Havelock Ellis was a pioneering writer and researcher on the subject of human sexuality. Between 1914 and 1923, he published three volumes taken from his diaries that are full of commentaries on the literature and events of his time. The following appears under the date of July 14, 1919 in Impressions and Comments, Second Series: 1914-1920 (1921). Ellis had read one of the chapters of Interim that appeared in the literary magazine The Little Review in 1919.


I have been reading a fragment of Interim by Miss Dorothy Richardson whose impressionistic novels arouse the enthusiasm of many lovers of fine literature. Certainly it is delightful to read. There is such a beautiful surface to this writing, so smooth and yet so rich. I pass my hand over the texture of it with a delicious as it seems physical sensation. And one feels that there is here throughout so exquisite a sensibility to the inner world and the outer world. Every sensation, every emotion, every thought, that passes over the heroine, no matter how subtle or how trivial, the whole stream of consciousness, is noted with such precise discrimination, I feel as though the writer had brought to her task a new instrument of a high power—a microscope that reveals fresh details, a micrometer that cuts more finely, a thermometer that registers slighter variations. Other writers may reveal but it is by different methods, Conrad, for instance, by a splendid felicity of metaphor and simile, a poet’s art, as also in a different way is the art of Hardy. But Dorothy Richardson is not a poet. She is an artist, certainly, but an artist who has something of the scientific attitude, and her observation is marked by a delicate precision which is nearer to science than to poetry. We feel that the surface of Miriam’s soul is being explored before us in every little intimate fold and flock, by an investigator who 1s tender indeed yet ruthlessly exact. It is very fascinating.

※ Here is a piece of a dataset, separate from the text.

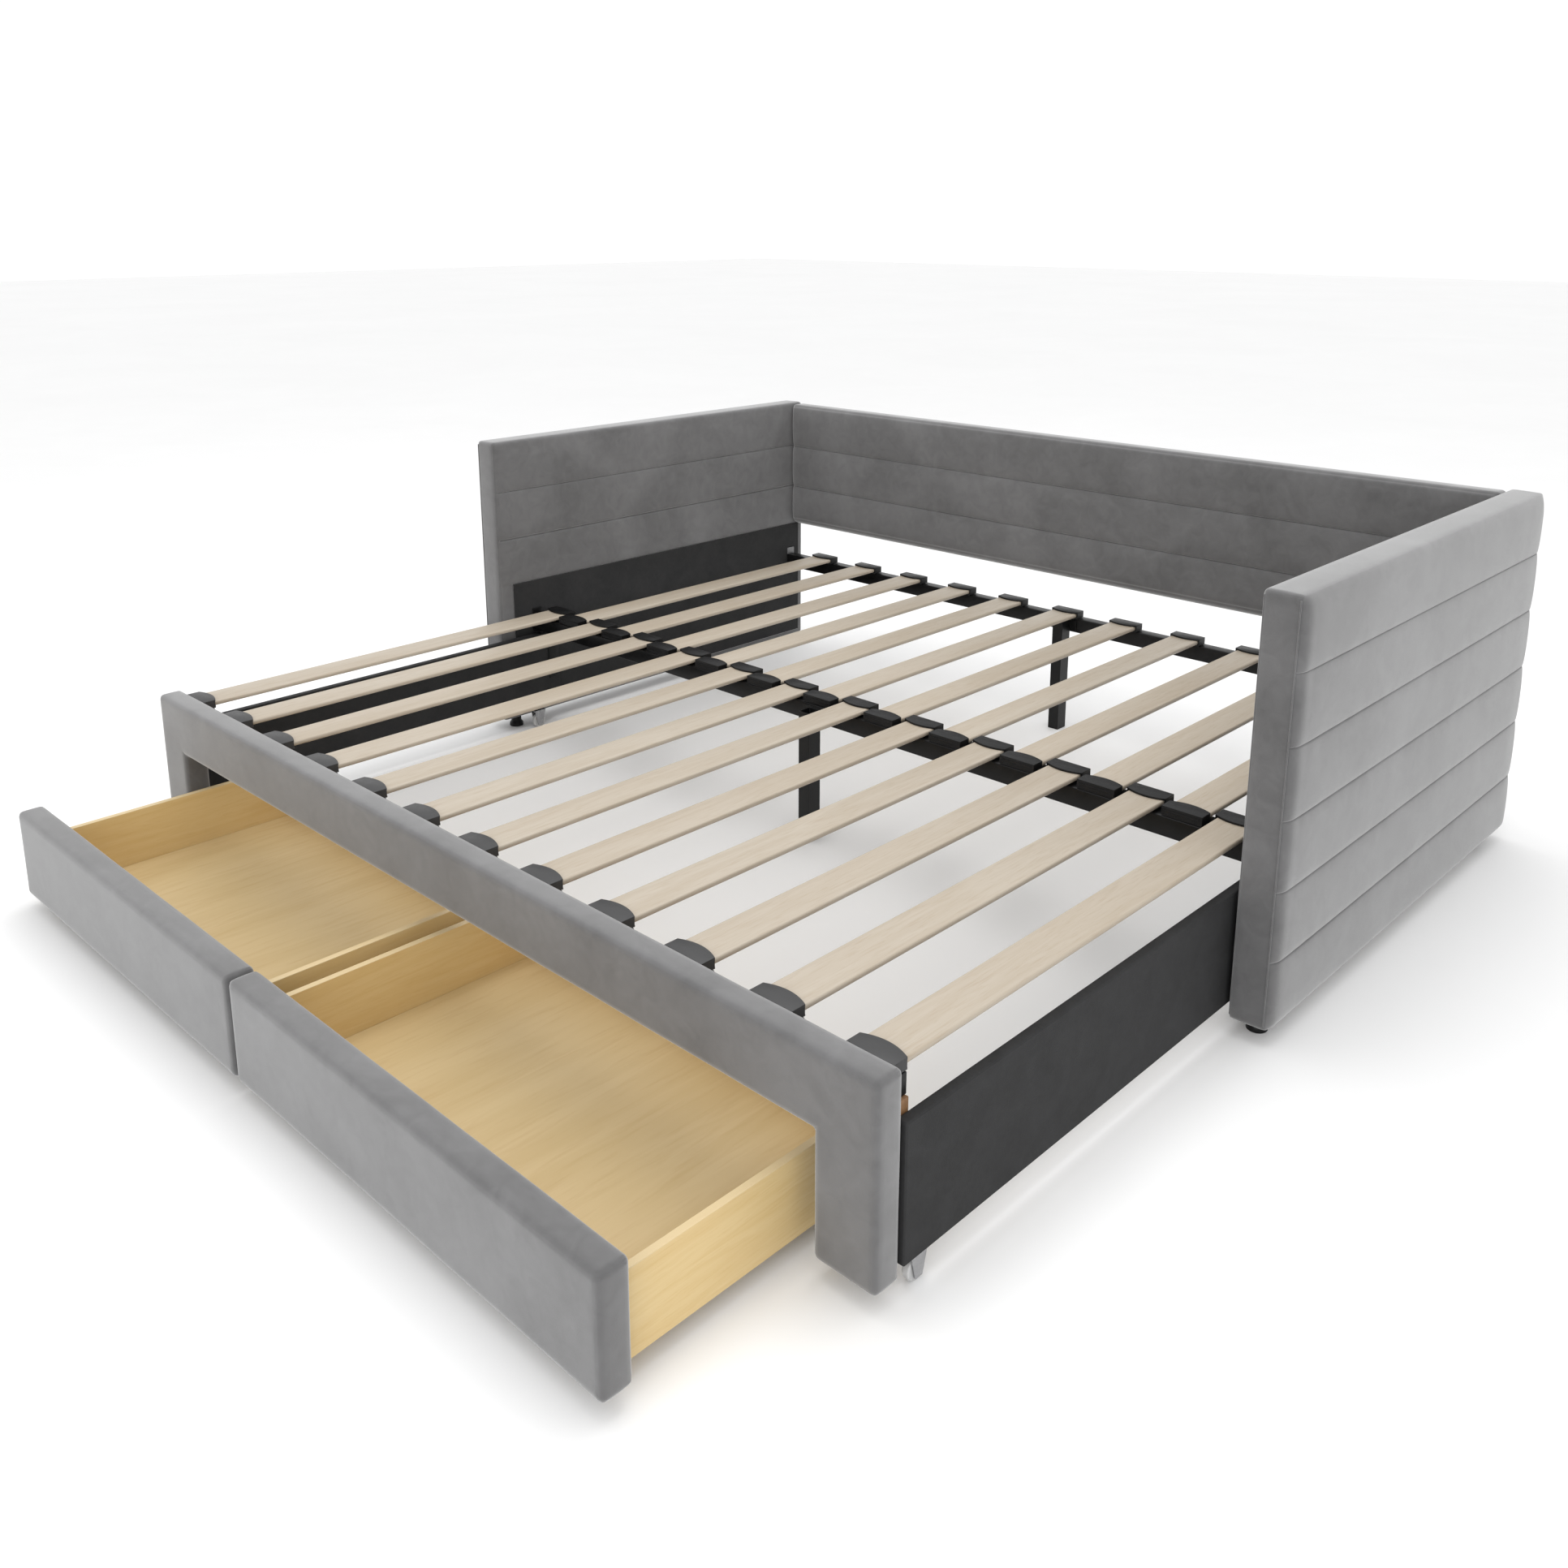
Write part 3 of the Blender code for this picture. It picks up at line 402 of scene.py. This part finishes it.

Yet, I am inclined to ask myself, is it also very interesting ? I can read a few pages of it with a rare enjoyment. But is there anything in it to draw me on through a thousand or more pages? I crawl with satisfaction over this beautiful surface, and I am quite ready to believe that it is not merely surface but in real connection with a depth beneath. Yet that depth is not revealed to me by the artist. I have to divine it, even to create it, by my own efforts.

What diminishes my interest in work that is yet so fine, is my feeling that the artist is not in complete control of that work. She seems to have set out to tell us everything, to involve her whole art in the completeness of this record of one woman’s soul spread out through half a dozen volumes. We know how Miriam reacted to every plate of food and every drink set before her at dinner; we know how she felt all over her body when she sat in an uncomfortable chair ; we know exactly how the streets of London appeared to her sensitively discerning vision; we know what her blouse seemed like to her, and her night-dress. Yet we discover that whole vast tracts of consciousness, at least equal in importance to these, and sometimes of far greater importance, are shut out from our view. Miss Richardson has at every point submitted her scheme to an inner censorship made in the image of the conventional public. We see that she always has an eye on the Circulating Librarian, and as soon as she begins to detect the trace of a frown on his face she has changed her course. We are told in the most minute detail all that had happened at breakfast, and after breakfast we are told how Miriam went upstairs, and how she passed the little lavatory door, but we are not told why she passed that little door Just when we might have expected her to enter in. So,  of greater and more significant events in personal life, which yet must needs be bound up inextricably with the intimate and the trivial. In Miriam’s bedroom, minutely and precisely as so many unimportant little details are set down, we only become the more conscious of the things that are not set down. In that room, we realise, Miss Richardson has been faced by the essential facts of Miriam’s physical and spiritual life, and she has failed to meet the challenge. She set out to present before us Miriam complete, and yet the things that matter are left a blank which the minuteness of the record itself serves to emphasise.

Now the realisation of such a blank might be impertinent, or in bad taste, before novelists who had not undertaken to set before us all the intimate details of life. We have no sense of failure before Fielding or Flaubert or Tolstoy. Their art involved the exclusion of all details that were not significant, though they never asked the world what details they might be allowed to count significant. But Dorothy Richardson’s method is different. It is a comprehensive method of recording even the faintest fluctuations on the stream of consciousness. It is more like the method of the Goncourts (and a little like the method of Proust), more subtle and more veracious than the method of the Goncourts. But the Goncourts were not afraid to set the essential things down. . They never came humbly to the world, or even the police, to ask what they might be allowed to set down, they preferred prosecution to that (remember La Fille Elise), and so their art, even though it may be in some respects inferior, is nearer to great and original art, which is always fearless.

No doubt it would be unpleasant to meet the condescending disapproval (which everything great and real must meet) of the superior person. One may be told that Dorothy Richardson perhaps bears in mind James Joyce, whose Ulysses appears alongside Interim in the same Little Review: he has written down what he desired to write down but only with the result that it is “expurgated” before it reaches the public. It would, they say, be impossible. But if one deliberately chooses a method which leads straight to the Police Court and then oneself stops short because the road seems impossible, one admits that one’s whole art is impossible. And for the great artist there is nothing impossible. He knows that if he cannot live up to the implications of his art then either his art is wrong, or he is. Here I find a new and exquisite instrument for art has been created, but it is guided by the hand of Mrs. Grundy.

That seems to be the reason why my admiration for Dorothy Richardson’s art is so considerable and my interest in it so small.